広さ45万平方メートルの敷地は東院、西院に分かれ、南大門前の五重塔が有名。国宝など多くの文化財が残る。
JR土讃線善通寺駅から徒歩20分。香川県善通寺市善通寺町3の3の1
76番札所・金倉寺
金倉寺(こんぞうじ)
弘法大師と血縁である天台宗寺門派開祖・円珍の祖父、和気道善が宝亀5年(774年)開基した。門前には格子戸が残る古い旅館が立ち並ぶ。隆盛時、132の坊舎があったことをうかがわせる広い境内には、善通寺師団長に赴任した乃木希典の「乃木将軍妻返し松」の碑が立つ。
JR土讃線金蔵寺駅下車徒歩7分。バス金蔵寺立場から東へ80メートル。香川県善通寺市金蔵寺町1160
77番札所・道隆寺
道隆寺(どうりゅうじ)
言い伝えによると、奈良時代、道隆寺の一帯は豪族・和気道隆の桑園だった。ある日、道隆が光る桑の木を見つけ、弓を射たところ、乳母が矢を受けて倒れていた。嘆き悲しんだ道隆がその供養のため、桑の大樹で薬師如来の小像を刻み、堂を立てて安置したのが始まりという。
仁王門から本堂までずらりと並ぶ観音像が壮観だ。
JR予讃線多度津駅から徒歩約15分。76番札所・金倉寺から北約4.5キロ。徒歩約1時間半。車なら15分程度。香川県多度津町北鴨1の5の42。
78番札所・郷照寺
郷照寺(ごうしょうじ)
四国霊場唯一の時宗の寺。行基が霊亀年間(715―717年)、自作の阿弥陀如来像を本尊に仏光山道場寺として開基。弘法大師が伽藍(がらん)を改築して霊場に定めた。その後、時宗の開祖、一遍上人が病気療養で一時滞在したことから寛文4年(1664年)に時宗に改めた。境内には「天狗(てんぐ)池」を囲んだ美しい庭園が広がる。
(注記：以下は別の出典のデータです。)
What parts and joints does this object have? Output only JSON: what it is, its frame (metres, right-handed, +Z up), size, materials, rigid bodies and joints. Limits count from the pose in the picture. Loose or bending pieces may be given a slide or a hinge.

JR予讃線宇多津駅の東1キロ、徒歩20分。香川県宇多津町1435。
79番札所・天皇寺
天王寺(てんのうじ)
寺伝によると、弘仁年間(810―824)に弘法大師が今も天皇寺近くに残る「八十場の泉」付近にさしかかると、霊気を感じ取り、霊木を用いて十一面観世音菩薩と阿弥陀如来、愛染明王を刻んだ。それらを安置したのが始まりと言われる。
1164年(長寛2)、保元の乱(1156年)に敗れて讃岐に流され、亡くなった崇徳上皇のひつぎを、二条天皇が八十場の泉に安置し、寺の敷地内に「白峰宮」を建立した。以来、天皇寺は神の信仰と仏教信仰を融和した「別当寺」となっている。
JR予讃線八十場駅から徒歩5分。香川県坂出市西庄町八十場1713の2。
80番札所・国分寺
国分寺(こくぶんじ)
聖武天皇が741年、国家安穏、万民豊楽を祈願するため全国に国分寺の建立を命じ、行基が十一面千手観世音菩薩像を自ら彫って本尊として安置、開基した。
鎌倉時代に建立された入り母屋造りの本堂と鐘楼は、国の重要文化財。本尊の千手観世音像はケヤキの一本造りの立像。たたくと音の出る「讃岐岩」は寺の西で産出される。
JR予讃線国分寺駅下車徒歩5分。香川県国分寺町国分2065。